Et l’enfant, lui aussi, bascule. Il n’est plus exactement le même. Celui qui d’ordinaire ne tient pas en place s’élance avec assurance. Celle qu’on dit “en retard” s’avance, soudain attentive. L’élève devient personne, l’enseignant devient témoin. Il ne s’agit pas d’oublier la pédagogie, ni d’abandonner les savoirs. Il s’agit de les rebrancher sur le vivant. Et dans cette respiration retrouvée, c’est une autre façon de faire école qui s’invente. Plus ouverte, plus sensible, plus juste.

Car l’inclusion, la vraie, ne se décrète pas. Elle se tisse, pas à pas, dans la boue, dans le vent, dans la patience. Ce n’est pas une case qu’on coche sur une fiche. C’est une attention de chaque instant, une souplesse dans la posture, une capacité à accueillir sans normaliser. Dehors, l’enfant atypique n’est plus le “problème à gérer”. Il est celui qui sent, qui observe, qui comprend autrement. Il est celui qui montre un escargot, qui explique une empreinte, qui guide les autres sur le chemin. Le groupe se recompose. Les hiérarchies se brouillent. Ce qui, en classe, l’excluait devient ici une force. Et l’on découvre alors que ce n’est pas l’enfant qui avait besoin d’être “inclus”, mais l’école qui devait s’ouvrir.

Ce déplacement, les enseignants le vivent eux aussi. Ils ne sont plus seulement ceux qui instruisent, corrigent, cadrent. Ils deviennent des accompagnants, des observateurs, des éveilleurs. Ils marchent au milieu, parfois derrière, jamais trop loin. Ils posent des questions, écoutent les réponses, acceptent de ne pas tout savoir. Et dans cette posture nouvelle, ils retrouvent souvent quelque chose d’oublié : le plaisir d’enseigner. Celui qui naît du lien, de la surprise, de l’échange réel. Enseigner dehors, ce n’est pas faire moins. C’est faire autrement. C’est assumer de lâcher un peu de contrôle pour mieux faire place à l’imprévu, à l’intelligence collective, à l’autonomie qui germe.
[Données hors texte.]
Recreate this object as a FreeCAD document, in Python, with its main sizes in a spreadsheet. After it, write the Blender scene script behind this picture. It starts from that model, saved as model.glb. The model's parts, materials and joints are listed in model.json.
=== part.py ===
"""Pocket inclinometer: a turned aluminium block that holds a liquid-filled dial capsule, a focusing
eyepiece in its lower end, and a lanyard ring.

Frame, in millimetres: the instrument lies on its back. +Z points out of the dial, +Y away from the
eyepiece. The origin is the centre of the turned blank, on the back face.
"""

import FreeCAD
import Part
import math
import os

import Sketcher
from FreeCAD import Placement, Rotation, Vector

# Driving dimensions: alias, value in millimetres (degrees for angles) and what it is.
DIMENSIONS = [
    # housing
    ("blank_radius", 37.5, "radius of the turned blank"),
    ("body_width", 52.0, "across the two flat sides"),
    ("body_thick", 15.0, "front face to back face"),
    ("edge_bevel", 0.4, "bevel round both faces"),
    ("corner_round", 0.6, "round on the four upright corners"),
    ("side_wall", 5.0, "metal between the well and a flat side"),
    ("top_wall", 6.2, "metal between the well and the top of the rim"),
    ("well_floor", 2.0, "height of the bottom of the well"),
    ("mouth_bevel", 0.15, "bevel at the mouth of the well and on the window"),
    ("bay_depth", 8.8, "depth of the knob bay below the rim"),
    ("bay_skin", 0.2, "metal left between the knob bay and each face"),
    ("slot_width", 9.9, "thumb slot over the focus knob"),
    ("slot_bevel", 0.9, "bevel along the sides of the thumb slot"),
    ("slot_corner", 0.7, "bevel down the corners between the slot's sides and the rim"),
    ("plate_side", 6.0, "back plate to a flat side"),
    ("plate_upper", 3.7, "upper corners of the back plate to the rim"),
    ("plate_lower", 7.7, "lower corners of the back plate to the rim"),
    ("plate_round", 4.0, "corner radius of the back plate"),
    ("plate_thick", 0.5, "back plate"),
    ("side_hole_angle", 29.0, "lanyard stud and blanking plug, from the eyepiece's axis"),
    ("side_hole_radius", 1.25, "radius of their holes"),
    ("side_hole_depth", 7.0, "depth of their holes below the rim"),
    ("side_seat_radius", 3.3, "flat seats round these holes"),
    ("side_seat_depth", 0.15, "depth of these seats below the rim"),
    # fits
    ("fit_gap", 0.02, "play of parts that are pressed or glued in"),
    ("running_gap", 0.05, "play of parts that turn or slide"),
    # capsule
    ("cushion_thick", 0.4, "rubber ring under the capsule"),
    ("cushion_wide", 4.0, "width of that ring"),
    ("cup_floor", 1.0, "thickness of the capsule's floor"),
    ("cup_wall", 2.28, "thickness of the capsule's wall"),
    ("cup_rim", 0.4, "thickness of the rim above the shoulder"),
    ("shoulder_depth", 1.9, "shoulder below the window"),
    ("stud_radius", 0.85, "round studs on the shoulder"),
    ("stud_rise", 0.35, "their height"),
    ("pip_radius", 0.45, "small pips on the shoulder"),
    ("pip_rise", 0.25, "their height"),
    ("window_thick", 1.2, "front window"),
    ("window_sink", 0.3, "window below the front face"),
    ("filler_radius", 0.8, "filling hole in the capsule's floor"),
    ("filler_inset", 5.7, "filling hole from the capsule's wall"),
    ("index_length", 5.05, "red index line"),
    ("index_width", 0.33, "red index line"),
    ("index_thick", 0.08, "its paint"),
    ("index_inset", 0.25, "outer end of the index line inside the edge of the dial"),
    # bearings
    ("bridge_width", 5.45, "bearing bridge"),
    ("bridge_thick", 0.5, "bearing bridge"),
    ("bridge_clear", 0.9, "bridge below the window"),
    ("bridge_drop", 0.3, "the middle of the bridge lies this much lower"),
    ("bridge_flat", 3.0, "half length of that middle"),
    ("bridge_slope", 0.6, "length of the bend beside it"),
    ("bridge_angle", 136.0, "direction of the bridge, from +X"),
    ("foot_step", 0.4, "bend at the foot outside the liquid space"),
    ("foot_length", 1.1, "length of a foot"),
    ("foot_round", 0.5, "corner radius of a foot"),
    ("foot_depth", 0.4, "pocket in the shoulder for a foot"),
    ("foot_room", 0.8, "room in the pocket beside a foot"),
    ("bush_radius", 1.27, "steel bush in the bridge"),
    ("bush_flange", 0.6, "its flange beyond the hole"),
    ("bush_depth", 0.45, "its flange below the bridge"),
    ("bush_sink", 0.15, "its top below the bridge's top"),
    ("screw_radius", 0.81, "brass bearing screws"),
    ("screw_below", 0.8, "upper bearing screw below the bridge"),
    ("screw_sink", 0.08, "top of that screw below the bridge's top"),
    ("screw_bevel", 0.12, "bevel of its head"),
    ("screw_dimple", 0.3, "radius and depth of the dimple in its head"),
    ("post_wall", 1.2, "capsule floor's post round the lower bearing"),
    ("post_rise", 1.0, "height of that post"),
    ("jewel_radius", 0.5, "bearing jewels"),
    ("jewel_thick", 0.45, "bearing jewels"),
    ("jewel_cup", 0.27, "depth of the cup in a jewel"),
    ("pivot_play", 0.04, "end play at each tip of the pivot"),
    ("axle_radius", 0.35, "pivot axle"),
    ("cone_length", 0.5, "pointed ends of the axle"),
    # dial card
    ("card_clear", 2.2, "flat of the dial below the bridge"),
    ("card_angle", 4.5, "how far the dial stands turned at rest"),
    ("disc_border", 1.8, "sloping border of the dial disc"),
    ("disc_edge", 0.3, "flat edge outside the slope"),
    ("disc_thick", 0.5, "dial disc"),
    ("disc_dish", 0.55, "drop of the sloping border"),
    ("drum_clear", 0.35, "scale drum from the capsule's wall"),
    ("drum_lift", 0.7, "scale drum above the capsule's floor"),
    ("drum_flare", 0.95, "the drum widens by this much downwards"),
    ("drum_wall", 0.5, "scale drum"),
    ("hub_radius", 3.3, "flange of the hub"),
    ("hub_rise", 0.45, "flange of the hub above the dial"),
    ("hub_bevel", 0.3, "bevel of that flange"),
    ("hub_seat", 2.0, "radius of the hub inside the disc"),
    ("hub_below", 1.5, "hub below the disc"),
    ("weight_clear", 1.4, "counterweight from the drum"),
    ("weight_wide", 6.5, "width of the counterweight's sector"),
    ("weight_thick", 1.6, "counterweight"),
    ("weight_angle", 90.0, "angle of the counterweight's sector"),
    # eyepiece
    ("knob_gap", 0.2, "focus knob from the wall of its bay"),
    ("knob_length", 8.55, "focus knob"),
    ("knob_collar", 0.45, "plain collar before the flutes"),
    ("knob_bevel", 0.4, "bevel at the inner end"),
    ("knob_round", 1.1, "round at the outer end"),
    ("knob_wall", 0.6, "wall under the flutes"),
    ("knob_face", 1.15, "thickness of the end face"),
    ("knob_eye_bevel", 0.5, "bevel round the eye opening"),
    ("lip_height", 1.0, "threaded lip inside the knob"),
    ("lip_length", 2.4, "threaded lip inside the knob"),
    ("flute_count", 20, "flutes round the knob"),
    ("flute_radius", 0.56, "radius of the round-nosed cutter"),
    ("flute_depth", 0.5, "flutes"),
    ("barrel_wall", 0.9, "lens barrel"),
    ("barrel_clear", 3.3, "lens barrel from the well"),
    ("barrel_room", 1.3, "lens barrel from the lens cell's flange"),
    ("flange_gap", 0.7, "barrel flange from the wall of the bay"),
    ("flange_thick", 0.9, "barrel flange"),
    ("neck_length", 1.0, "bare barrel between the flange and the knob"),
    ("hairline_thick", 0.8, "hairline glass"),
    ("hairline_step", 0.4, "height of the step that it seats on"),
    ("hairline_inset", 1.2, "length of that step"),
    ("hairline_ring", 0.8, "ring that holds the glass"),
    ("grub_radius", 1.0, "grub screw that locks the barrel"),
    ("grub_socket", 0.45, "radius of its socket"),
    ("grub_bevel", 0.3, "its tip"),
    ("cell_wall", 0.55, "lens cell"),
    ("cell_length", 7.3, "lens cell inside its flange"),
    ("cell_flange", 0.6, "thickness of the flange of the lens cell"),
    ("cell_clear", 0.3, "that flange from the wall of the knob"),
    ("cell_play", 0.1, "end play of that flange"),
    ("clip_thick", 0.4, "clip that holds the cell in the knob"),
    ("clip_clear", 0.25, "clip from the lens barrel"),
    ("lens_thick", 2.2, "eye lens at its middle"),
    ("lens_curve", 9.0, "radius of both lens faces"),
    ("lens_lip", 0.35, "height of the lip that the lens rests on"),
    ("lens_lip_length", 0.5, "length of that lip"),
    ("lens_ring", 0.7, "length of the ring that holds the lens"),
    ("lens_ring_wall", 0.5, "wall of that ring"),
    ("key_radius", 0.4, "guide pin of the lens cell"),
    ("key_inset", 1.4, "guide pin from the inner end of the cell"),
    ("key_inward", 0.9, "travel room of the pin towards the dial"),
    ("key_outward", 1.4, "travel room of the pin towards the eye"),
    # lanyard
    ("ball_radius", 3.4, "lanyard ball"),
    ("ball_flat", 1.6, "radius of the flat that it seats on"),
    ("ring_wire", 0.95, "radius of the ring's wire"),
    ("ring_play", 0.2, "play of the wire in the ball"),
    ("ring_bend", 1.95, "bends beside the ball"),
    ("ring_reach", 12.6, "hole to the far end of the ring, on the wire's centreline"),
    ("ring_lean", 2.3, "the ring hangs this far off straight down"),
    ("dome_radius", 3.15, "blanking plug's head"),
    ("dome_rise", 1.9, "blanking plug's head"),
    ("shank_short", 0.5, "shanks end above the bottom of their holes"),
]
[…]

Mais tout le monde ne sort pas. C’est là une autre frontière, moins visible mais tout aussi puissante. Car l’accès à la nature est profondément inégal. Certains enfants passent leurs vacances à grimper dans les arbres, d’autres n’ont jamais vu de coccinelle ailleurs que dans un livre. Sortir la classe, c’est donc aussi un acte politique. C’est refuser que la nature soit un privilège. C’est faire en sorte que chaque élève, quel que soit son quartier, sa famille, sa trajectoire, puisse sentir l’herbe sous ses pieds. Cela suppose des moyens, bien sûr. Des partenariats, des volontés locales, des formations pour les enseignants. Cela suppose aussi une confiance, une vraie : dans le professionnel, dans l’enfant, dans le collectif.
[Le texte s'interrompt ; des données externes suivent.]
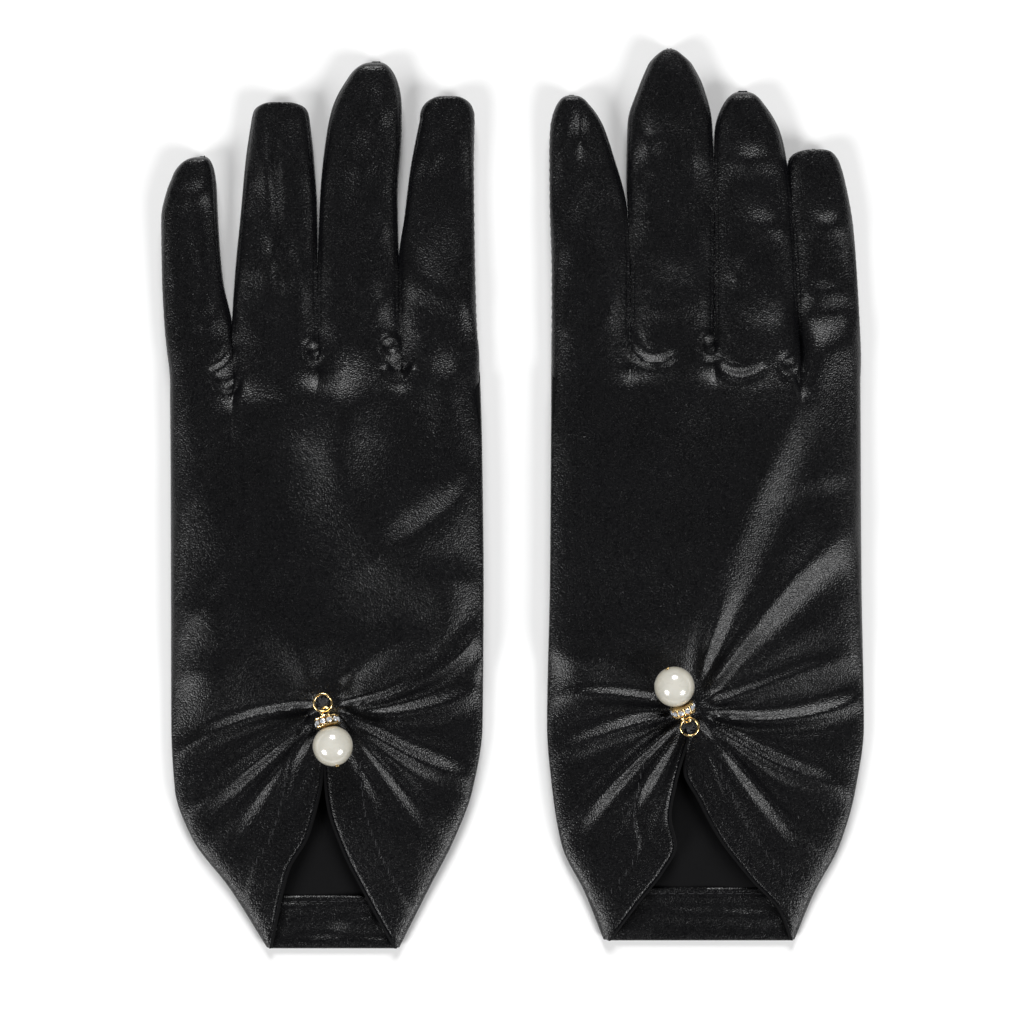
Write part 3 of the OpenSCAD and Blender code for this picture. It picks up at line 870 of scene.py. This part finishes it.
def ring_of(glove, f, row, left, right, k):
    """One ring of a finger from side to side; k is the share of its width left near the tip."""
    seed = glove.lay["seed"] + 20 + f
    knuckle, parting = glove.knuckle[f], glove.lay["parting"]
    apart = float(smooth(2, 14, row))
    low_apart = float(smooth(*parting[f], row)) if f < 3 else 1.0
    high_apart = float(smooth(*parting[f - 1], row)) if f > 0 else 1.0
    low, high = [mix(VALLEY_Z, FINGER_SEAM_Z, a) for a in (low_apart, high_apart)]
    low_power, high_power = [mix(VALLEY_POWER, SEAM_POWER, a) for a in (low_apart, high_apart)]
    closing = smooth(0.75, TIP_WIDTH, k)
    crown = mix(FINGER_TOP[f], FINGER_SEAM_Z, closing ** 2)
    floor = mix(LIFT, FINGER_SEAM_Z, closing ** 3)
    crown = crown + 0.25 * math.sin(row * 0.11 + f) * apart * (1 - closing)
    points = []
    for t, over in ((T_TOP, True), (T_UNDER, False)):
        s = (left + right) / 2 + (right - left) / 2 * t
        y = np.full_like(s, knuckle + row)
        if f == 2 and row < 0:
            # the ring finger's root follows the step in the hand's front edge
            y = mix(glove.front(s), y, (row + BEND) / BEND)
        base = mix(low, high, (t + 1) / 2)
        if over:
            z = base + (crown - base) * crowned(t, mix(2.8, 3.8, apart), low_power, high_power)
            # at the root the folds fade as the hand's do, so that the two edges meet
            inside = mix(glove.inside(s, y), 1 - np.abs(t) ** 6, smooth(-BEND, 8, row))
            slack = 0.22 * waves(seed, 16, 40, s, y) + 0.02 * waves(seed + 50, 5, 9, s, y)
            shape = sum(-depth * bump(s, y, glove.middle[f] + s0, knuckle + y0, *form)
                        for g, s0, y0, *form, depth in glove.lay["dents"] if g == f)
            z = z + (inside * mix(glove.relief(s, y), slack + shape, smooth(4, 16, row))
                     * (1 - closing))
        else:
            slack = 0.15 * (waves(seed + 70, 8, 20, s, y) * 0.5 + 0.8)
            z = base - (base - floor) * crowned(t, 4, low_power, high_power)
            z = z + (1 - t ** 4) * apart * slack * (1 - closing)
        points.append(np.stack([s, y, z], axis=-1))
    return np.concatenate(points)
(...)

Car il ne suffit pas de sortir. Il faut accompagner. Et former. Non pas en formatant, mais en soutenant. Pour que les enseignants ne soient pas seuls face au vent, au groupe, au doute. Pour qu’ils puissent oser, expérimenter, ajuster. Pour qu’ils aient le droit de ne pas tout réussir du premier coup. L’école dehors n’est pas un modèle figé. Elle est en mouvement, comme les feuilles dans les arbres. Elle se cherche, se réinvente, se transmet.

Et ce qu’elle transmet, justement, dépasse de loin les savoirs académiques. Elle transmet une manière d’être au monde. Une attention. Une éthique de la relation. Dehors, on n’apprend pas seulement les sciences ou la lecture. On apprend à regarder. À coopérer. À attendre. À respecter ce qui nous entoure. L’écologie, ici, n’est pas un chapitre en fin de cahier. Elle est une expérience. Elle se vit, se sent, se respire. Et parce qu’ils vivent la beauté, les enfants en prennent soin. Il n’y a pas besoin de leur faire la leçon : il suffit de les laisser aimer.

Alors oui, l’école dehors change tout. Elle ne remplace pas, elle enrichit. Elle n’impose pas, elle propose. Elle ne simplifie pas, elle complexifie le réel. Et dans cette complexité, dans cette densité de vie, elle nous offre une possibilité rare : celle de faire école autrement. Et peut-être, au fond, celle de faire société autrement.